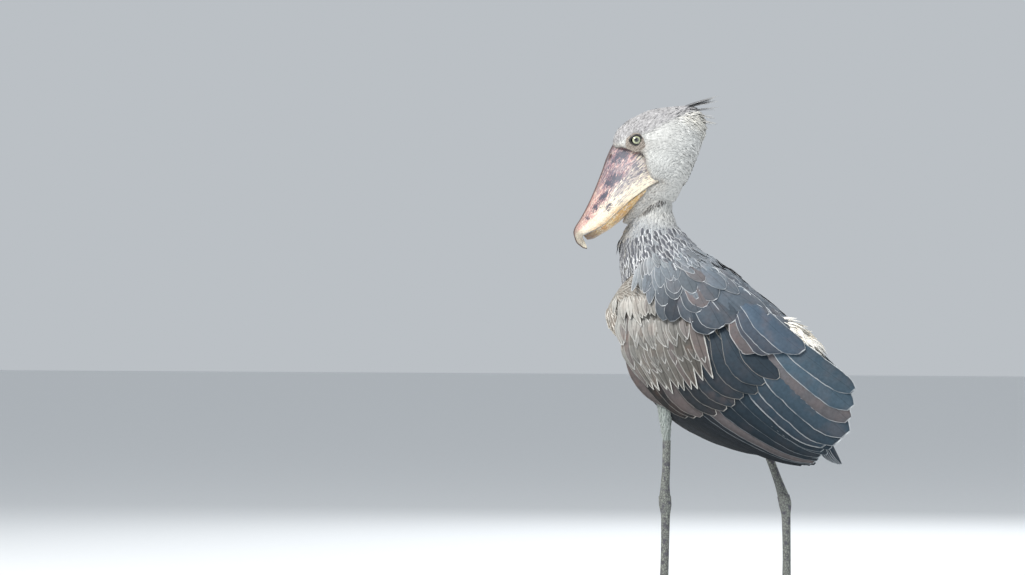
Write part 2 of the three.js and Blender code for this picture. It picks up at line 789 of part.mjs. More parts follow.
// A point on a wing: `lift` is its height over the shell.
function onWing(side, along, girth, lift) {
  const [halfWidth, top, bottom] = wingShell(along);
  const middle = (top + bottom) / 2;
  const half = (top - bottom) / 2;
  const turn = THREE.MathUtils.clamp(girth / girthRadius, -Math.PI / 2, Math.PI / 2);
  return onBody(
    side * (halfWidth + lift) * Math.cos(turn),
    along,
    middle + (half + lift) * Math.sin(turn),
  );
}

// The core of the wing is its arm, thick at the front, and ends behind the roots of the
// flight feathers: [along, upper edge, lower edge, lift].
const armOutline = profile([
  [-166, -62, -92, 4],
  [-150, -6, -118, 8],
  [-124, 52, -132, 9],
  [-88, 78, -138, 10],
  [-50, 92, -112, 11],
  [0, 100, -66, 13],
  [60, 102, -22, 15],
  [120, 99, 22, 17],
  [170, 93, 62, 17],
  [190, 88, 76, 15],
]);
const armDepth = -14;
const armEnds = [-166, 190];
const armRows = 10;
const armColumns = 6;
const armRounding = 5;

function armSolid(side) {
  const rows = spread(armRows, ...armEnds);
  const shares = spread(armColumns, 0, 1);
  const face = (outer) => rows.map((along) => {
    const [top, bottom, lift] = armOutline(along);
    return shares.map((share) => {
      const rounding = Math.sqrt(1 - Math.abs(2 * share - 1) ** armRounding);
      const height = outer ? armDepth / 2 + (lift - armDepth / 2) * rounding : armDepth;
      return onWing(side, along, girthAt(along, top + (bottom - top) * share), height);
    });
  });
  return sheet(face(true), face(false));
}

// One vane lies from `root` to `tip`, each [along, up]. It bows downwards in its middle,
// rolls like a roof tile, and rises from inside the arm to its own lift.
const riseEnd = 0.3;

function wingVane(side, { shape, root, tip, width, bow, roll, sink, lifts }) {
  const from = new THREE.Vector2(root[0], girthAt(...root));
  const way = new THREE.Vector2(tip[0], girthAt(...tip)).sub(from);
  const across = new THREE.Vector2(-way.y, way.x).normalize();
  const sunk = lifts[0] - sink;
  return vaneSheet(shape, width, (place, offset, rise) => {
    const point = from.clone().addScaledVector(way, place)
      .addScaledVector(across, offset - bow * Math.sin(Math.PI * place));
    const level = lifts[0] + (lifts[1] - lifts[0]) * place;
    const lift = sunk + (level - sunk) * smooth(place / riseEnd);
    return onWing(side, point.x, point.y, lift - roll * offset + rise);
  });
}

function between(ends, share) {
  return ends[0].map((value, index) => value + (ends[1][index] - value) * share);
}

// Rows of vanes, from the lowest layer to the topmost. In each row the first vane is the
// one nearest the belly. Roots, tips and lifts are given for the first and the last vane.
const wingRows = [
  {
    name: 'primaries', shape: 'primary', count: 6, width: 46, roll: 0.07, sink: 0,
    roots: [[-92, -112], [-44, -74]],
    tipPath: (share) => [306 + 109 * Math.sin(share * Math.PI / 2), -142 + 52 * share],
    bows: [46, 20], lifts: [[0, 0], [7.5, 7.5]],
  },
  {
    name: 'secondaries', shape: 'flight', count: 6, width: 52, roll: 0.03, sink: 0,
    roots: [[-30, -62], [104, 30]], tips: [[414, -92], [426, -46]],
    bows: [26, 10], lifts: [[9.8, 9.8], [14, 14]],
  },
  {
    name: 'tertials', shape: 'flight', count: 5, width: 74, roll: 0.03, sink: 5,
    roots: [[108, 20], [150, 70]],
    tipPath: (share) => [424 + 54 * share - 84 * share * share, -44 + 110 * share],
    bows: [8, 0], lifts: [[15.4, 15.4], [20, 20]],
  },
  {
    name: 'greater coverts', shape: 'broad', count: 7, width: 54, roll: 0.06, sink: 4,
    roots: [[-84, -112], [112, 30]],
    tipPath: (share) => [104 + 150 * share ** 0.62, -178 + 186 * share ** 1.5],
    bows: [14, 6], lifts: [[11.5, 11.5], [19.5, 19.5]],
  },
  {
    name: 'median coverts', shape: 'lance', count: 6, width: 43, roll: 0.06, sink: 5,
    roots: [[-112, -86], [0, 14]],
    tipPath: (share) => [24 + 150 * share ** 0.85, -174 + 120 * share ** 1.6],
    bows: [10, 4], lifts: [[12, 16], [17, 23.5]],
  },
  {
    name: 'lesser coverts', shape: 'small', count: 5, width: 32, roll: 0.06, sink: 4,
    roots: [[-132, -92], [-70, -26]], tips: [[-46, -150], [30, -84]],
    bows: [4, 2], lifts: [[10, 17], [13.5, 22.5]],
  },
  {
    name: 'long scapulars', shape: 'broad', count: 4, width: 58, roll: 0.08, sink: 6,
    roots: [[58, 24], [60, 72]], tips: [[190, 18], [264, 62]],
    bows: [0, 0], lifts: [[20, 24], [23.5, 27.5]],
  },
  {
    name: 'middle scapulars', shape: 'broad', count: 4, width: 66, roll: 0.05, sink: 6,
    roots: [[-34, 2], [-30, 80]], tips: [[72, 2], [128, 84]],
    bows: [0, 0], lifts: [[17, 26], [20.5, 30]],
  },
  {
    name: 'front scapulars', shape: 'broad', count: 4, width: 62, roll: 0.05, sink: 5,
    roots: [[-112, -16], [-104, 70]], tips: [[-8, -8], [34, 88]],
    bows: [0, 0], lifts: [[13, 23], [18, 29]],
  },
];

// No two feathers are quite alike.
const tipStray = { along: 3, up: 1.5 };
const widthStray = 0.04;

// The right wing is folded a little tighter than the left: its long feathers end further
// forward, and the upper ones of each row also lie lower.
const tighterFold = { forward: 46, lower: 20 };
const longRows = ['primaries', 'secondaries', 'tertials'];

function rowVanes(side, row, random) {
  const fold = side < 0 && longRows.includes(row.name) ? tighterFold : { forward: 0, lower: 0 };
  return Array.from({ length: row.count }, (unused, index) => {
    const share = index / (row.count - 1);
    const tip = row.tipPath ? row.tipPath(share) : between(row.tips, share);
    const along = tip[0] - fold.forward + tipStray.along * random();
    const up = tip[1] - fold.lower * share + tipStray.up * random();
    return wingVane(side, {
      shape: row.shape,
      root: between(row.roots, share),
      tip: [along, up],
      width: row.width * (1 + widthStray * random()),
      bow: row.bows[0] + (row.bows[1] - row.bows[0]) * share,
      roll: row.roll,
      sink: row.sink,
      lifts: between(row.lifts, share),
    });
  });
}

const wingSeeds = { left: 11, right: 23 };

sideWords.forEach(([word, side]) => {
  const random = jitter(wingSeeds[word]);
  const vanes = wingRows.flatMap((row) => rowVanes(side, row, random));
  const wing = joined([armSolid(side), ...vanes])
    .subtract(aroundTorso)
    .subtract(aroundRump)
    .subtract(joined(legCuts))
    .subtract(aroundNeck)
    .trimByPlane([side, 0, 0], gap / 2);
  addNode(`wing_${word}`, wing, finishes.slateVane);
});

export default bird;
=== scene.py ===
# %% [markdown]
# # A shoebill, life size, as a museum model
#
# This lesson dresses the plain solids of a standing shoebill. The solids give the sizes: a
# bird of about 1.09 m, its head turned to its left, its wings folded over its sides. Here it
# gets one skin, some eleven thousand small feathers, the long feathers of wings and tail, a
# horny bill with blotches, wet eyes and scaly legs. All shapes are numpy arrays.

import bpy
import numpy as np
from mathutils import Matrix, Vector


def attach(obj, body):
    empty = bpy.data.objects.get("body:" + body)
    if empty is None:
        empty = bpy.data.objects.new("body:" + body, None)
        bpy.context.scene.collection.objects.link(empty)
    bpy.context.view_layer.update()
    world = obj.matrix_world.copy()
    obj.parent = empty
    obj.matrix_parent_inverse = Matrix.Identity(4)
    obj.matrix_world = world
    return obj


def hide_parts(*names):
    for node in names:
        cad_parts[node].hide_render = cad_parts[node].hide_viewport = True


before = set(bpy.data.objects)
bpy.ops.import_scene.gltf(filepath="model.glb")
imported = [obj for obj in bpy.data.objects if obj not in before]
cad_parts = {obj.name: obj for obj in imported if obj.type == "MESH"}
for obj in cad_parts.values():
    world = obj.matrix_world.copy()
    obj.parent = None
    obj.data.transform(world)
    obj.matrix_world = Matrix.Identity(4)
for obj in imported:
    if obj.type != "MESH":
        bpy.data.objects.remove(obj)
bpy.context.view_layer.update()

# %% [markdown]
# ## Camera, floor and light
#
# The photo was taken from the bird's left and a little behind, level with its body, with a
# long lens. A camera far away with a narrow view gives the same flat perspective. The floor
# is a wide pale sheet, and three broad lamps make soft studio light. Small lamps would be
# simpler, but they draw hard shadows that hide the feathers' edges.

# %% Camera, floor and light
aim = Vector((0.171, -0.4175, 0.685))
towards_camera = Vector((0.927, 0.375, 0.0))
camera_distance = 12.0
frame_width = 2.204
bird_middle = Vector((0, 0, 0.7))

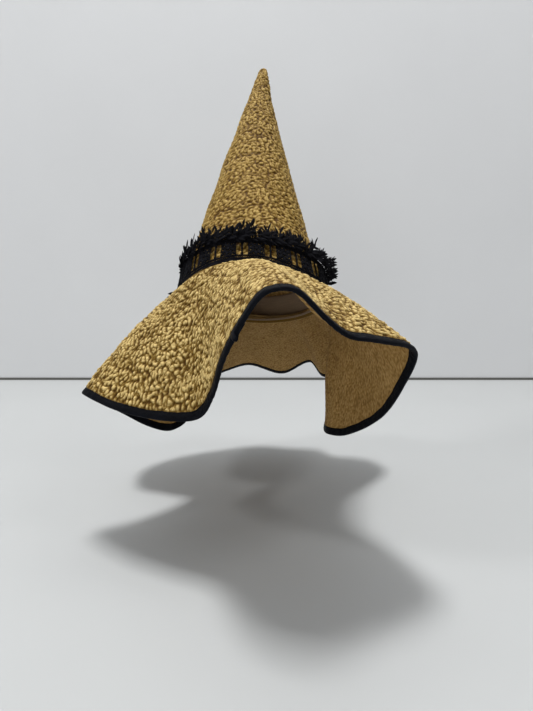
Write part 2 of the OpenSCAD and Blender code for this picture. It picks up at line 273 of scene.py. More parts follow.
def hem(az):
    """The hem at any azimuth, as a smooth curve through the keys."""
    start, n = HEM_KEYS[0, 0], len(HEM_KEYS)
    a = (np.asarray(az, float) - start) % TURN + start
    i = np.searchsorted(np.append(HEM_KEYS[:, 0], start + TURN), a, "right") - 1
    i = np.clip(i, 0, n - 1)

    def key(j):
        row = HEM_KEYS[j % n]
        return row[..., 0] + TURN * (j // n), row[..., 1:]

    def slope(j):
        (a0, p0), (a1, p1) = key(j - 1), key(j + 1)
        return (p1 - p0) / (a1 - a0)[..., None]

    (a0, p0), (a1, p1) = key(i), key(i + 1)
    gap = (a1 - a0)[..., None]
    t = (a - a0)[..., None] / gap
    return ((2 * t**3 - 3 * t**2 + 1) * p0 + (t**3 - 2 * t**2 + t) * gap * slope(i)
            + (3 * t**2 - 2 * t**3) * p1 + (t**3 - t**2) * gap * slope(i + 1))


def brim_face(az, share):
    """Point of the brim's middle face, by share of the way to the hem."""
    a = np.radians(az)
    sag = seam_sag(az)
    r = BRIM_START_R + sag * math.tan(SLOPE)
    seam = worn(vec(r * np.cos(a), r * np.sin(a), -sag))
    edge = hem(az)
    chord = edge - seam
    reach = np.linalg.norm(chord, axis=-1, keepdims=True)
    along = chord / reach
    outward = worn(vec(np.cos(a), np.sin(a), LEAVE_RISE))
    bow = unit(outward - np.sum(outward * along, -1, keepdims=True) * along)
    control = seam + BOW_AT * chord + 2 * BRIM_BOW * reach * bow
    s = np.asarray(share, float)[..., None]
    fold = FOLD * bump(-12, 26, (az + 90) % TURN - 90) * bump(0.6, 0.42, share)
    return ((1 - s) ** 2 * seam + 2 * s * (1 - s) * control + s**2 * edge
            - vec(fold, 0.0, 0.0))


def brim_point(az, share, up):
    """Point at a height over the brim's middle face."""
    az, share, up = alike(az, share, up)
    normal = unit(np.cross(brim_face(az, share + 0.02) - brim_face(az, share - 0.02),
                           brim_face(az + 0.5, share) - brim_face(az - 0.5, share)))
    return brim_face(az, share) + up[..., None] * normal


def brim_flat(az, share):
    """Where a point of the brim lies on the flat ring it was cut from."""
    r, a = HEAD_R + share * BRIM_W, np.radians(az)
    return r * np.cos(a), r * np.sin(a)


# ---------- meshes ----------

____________

→ **What is being asked**: From the data above, count the lines where "context" occurs and give that figure and nothing else.

→ **Solved exercise**: 3